超富裕層が初めて不動産投資に踏み出すにあたって、押さえておくべきポイントを網羅して解説しました。最後に、不動産投資を始めるための推奨ステップを簡潔にまとめます。

  1. 投資目的・ゴールの明確化: 資産形成、収入確保、税金対策、相続対策など、自分の投資目的をはっきりさせ戦略の指針を定める。

  2. 市場リサーチとエリア選定: 信頼できるデータや現地視察を通じて有望な投資エリアを絞り込み、需要動向・利回り・将来性を総合評価する。

  3. 物件タイプと投資規模の決定: 区分か一棟か、新築か中古か、住宅系か商業系か、目的と資金に合った物件種別とおおよその投資額レンジを決める。
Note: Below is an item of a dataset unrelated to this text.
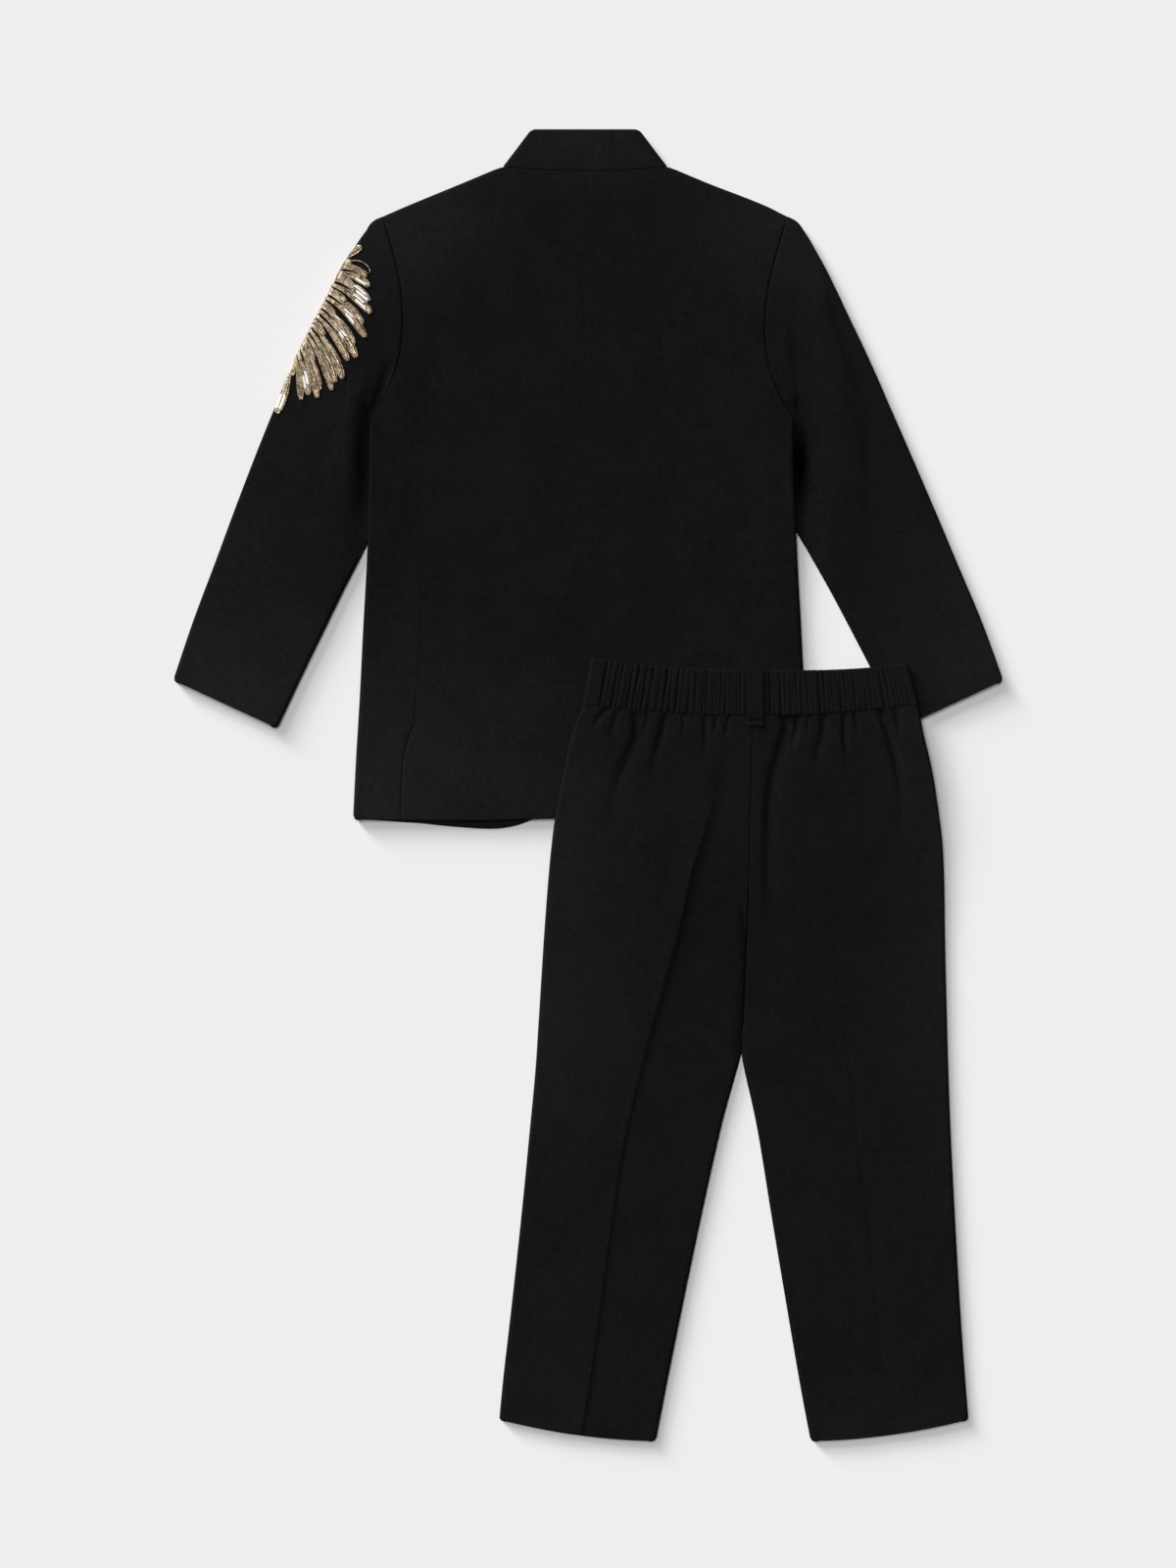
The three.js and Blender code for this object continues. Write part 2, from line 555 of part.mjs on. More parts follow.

  4. 専門家への相談とチーム構築: 富裕層向け実績のある不動産会社や資産コンサルタント、税理士らに相談し、適切な助言者・パートナーを確保する。

  5. 具体的物件の選定とデューデリジェンス: 複数の候補物件を比較検討し、現地確認・収支試算・法的調査など徹底的なデューデリジェンスで吟味する。

  6. 資金計画と購入手続き: 自己資金とローンの組み合わせを最終調整し、無理のない資金繰り計画を策定。契約・決済のプロセスを経て物件を取得する。

  7. 運用開始とモニタリング: 賃貸経営を開始したら、適切な管理体制の下で運用し、定期的に収支や資産価値をモニタリングする。必要に応じて専門家の助言も受けながら、長期的な資産成長を図る。

以上のステップを踏めば、初めての不動産投資であっても大きな失敗を避け、超富裕層の資産家に相応しい安定的かつ有益な成果を期待できるでしょう。不動産投資は「資産防衛と資産成長を両立できる手段」として富裕層に大きなメリットをもたらします。ぜひ本記事のガイドを参考に、最初の一歩を踏み出してみてください。綿密な準備と計画のもとで行動すれば、その先には堅実なリターンと将来世代への豊かな遺産が築かれていくはずです。ゆとりある資産背景を最大限に活かし、着実な不動産投資でさらなる飛躍を遂げましょう。